In a message dated 9/21/2001 11:15:59 AM Central Daylight Time, jjllambias@hotmail.com writes:

<> > Presumably you will allow {la dubia frica la tclsis ce'u}
> > where I would want {la dubias frica le tclsis le ka ce'u du
makau}?
>
> Why that presumption?  I am not sure.
It's the natural extension of this abuse of notation: using
ce'u itself for the identity function.


But {ce'u} is not any function at all, and certainly not the identity function.  It is just a bound variable of a certain type, one that creates functions to types of objects out of those types of objects by putting in the holes.

<> <Or will you insist on using
> {le du be ce'u} there? Is {ce'u} by itself a function or does
> it depend on {le} to turn it into one?>
> Well, the don't differ in {le du be ce'u}, since each is self
identical and
> that function of course is the identity function -- x in, x out.

But the value of the function will be different for each!
How is this different from the {le mamta be ce'u} case?
In both cases there is one function wich gives different values
for each of them as argument. They no doubt differ in
{le ka makau du ce'u}, in "who they are".>

Right you are, they do differ in le du be ce'u.  I got off on the fact that this is a pretty pointless one, since, if we know they differ at all, they differ in this way, so this is not very informative.  But itis true.  Thanks for reminding me.

<> As to the second question, neither: {ce'u}
> creaes a function of the appropriate sort (one from arguments to
whatever the
> matrix is with a regular sumti) out of whatever it is stuck into as
a sumti.

Except where the matrix is the minimal sumti place itself? Why
can't ce'u stand for the identity function?>

The matrix here is a proposition, so {ce'u} in it creates a property.  To be sure, as you just pointed out, one of the arguments to this property that yields a truth is the identity function.  So, in that sense (application of function to argument) I suppose {ce'u} can stand for the identity function, along with several other functions, including {le du'u makau du ce'u}.  I don't see the thread of this argument at the moment, though, since that fact does not fit in with where I thought you were going or where you need to be going to make some sort of case here against {ce'u}in sentences or sumti.

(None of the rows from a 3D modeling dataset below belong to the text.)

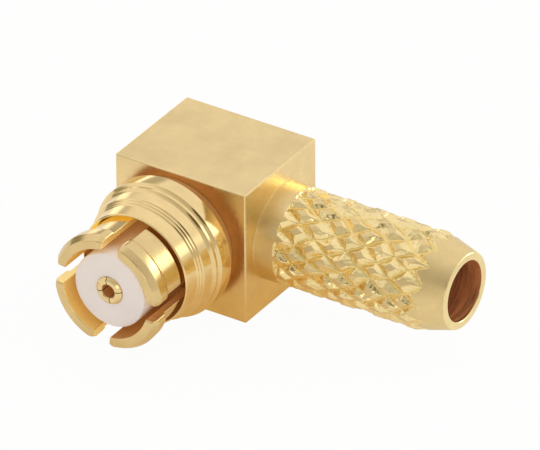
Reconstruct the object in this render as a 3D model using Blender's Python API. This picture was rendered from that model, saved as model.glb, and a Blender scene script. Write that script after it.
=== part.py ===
"""Right-angle SMP socket connector with a knurled crimp stem, for thin coaxial cable.

The spring-finger socket faces -Y, the cable stem points along +X and the square block
rests on its bottom face. The origin lies on that face, below the crossing of the two axes.
"""
from math import atan2, cos, degrees, pi, radians, sin

import bmesh
import bpy
from mathutils import Matrix, Vector

MM = 0.001

# Fits between the pieces
FIT_GAP = 0.02 * MM          # radial play of everything that is pressed or slid together
SEAT_GAP = 0.01 * MM         # axial play where a shoulder sits on its seat
MERGE_DISTANCE = 0.0001 * MM

# Spring fingers of the outer contact, lengths measured from the block's front face
FINGER_REACH = 3.48 * MM
FINGER_BARREL_RADIUS = 1.535 * MM
FINGER_WALL = 0.205 * MM
FINGER_TIP_RISE = 0.045 * MM
FINGER_CREST_RISE = 0.18 * MM
FINGER_BACK_RISE = 0.165 * MM
FINGER_SHOULDER_RISE = 0.12 * MM
FINGER_EDGE = 0.025 * MM
FINGER_LEAD_IN = 0.20 * MM
FINGER_CREST_LENGTH = 0.30 * MM
FINGER_SHOULDER_LENGTH = 0.12 * MM
FINGER_ROOT_LENGTH = 0.16 * MM
SLOT_WIDTH = 0.51 * MM
SLOT_TURN = radians(-6)        # the saw cuts sit a little askew to the block
SLOT_CORNER = 0.05 * MM        # rounding of the fingers' ends beside the slots
FINGER_CORNER = 0.10 * MM      # chamfer of the fingers' outer corners beside the slots
SLOT_END = 0.95 * MM

# Grooved collar around the fingers, lengths measured from the block's front face
COLLAR_REACH = 2.03 * MM
COLLAR_BORE_PLAY = 0.075 * MM
COLLAR_BORE_FLOOR = 0.55 * MM
COLLAR_LIP = 0.045 * MM
COLLAR_LIP_EDGE = 0.012 * MM
COLLAR_LIP_SLOPE = 0.04 * MM
NOSE_LENGTH = 0.435 * MM
NOSE_RISE = 0.045 * MM
MIDDLE_RING_LENGTH = 0.30 * MM
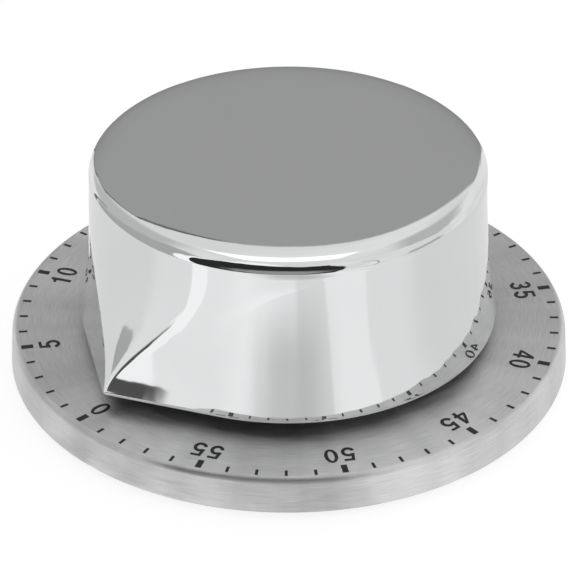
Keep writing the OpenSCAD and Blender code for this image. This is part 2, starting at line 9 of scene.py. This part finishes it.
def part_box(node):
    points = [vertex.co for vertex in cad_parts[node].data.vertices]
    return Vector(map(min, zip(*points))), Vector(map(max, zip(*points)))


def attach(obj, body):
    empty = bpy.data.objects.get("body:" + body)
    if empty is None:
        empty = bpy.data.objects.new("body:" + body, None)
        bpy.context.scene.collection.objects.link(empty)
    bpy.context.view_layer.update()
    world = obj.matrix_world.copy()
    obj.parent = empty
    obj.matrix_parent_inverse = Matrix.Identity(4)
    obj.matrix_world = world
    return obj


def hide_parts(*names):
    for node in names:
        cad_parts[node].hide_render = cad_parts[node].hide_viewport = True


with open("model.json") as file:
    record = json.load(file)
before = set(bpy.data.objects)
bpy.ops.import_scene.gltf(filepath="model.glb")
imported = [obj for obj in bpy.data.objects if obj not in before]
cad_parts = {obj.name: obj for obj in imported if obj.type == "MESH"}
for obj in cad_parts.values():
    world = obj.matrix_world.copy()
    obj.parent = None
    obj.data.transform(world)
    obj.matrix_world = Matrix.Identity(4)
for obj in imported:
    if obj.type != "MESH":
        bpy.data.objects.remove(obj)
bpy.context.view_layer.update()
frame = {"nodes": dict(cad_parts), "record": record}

MM = 0.001

# ---------------------------------------------------------------- sizes, from the frame
KNOB_LOW, KNOB_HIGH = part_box("knob")
DISC_LOW, DISC_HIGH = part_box("base_shell")

KNOB_Z = KNOB_LOW.z
KNOB_TOP = KNOB_HIGH.z
KNOB_R = KNOB_HIGH.y
BEAK_REACH = -KNOB_LOW.y
BEAK_NOSE = 0.6 * MM
SHOULDER_R = 27.25 * MM
CROWN_H = 2.1 * MM
CROWN_POWER = 11
STEEPEST = 88.5  # the crown's slope at its first row above the shoulder, in degrees
WALL_FLARE = 2
CREST_EASE = 1.7
NOSE_EASE = 1.3
WALL = 1.8 * MM
INNER_NOSE = 0.4 * MM
ROOF_Z = KNOB_TOP - WALL
SHOULDER_Z = KNOB_TOP - CROWN_H
# The lower edge's rounding, and how far the hollow's corner comes down and goes in
LIP = 0.12 * MM
CORNER_DOWN = 1.5 * MM
CORNER_IN = 1.4 * MM

DISC_R = DISC_HIGH.y
DIAL_Z = DISC_HIGH.z
SKIRT_Z = DISC_LOW.z
SHEET = 0.8 * MM
SKIRT_SHEET = 0.7 * MM
EDGE_R = 0.9 * MM
RIM_R = 0.15 * MM
HOLE_BEVEL = 0.1 * MM
SKIRT_TOP_R = DISC_R - 0.25 * MM
HOLE_R = 24.5 * MM
FLOOR_HALF = 4 * DISC_R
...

<I don't think this is only about {djuno}. Is there any predicate
at all that will accept both {le broda} and {le du'u makau broda}
indifferently? >

I don't know, but I wouldn't be surprised  ({te tavla} looks like a case at first glance).  Again, what is the point here?  I thought your concern was about two abstractions, {le broda be ce'u} (a function to individuals) and {le du'u makau broda} (a set of propositions).  Why point to a concretum instead, {le broda}?  It seems irrelevant.

<You really don't see any parallel between the {le broda}:
{le du'u makau broda} pair and the {le broda be ce'u}:{le du'u
makau broda ce'u} one?

Sure, I see a parallel; the first are (very loosely) instances of the second, with the {ce'u} applied to the same argument ({zo'e}, I suppose).  So?  The fact remains that one of the first is a concretum, the other an abstractum, while both of the second pair are abstracts -- and it isthe role of abstracts that I claim allows them to function in the same environment.  So the problems (if there are any) with a concretum and an abstract in the same place have no bearing on the issue.

Yoou seem to be regularly confusing a function with its values and thatis likely to lead to a (n even more) serious mass of misunderstandings -- which it seems to have done.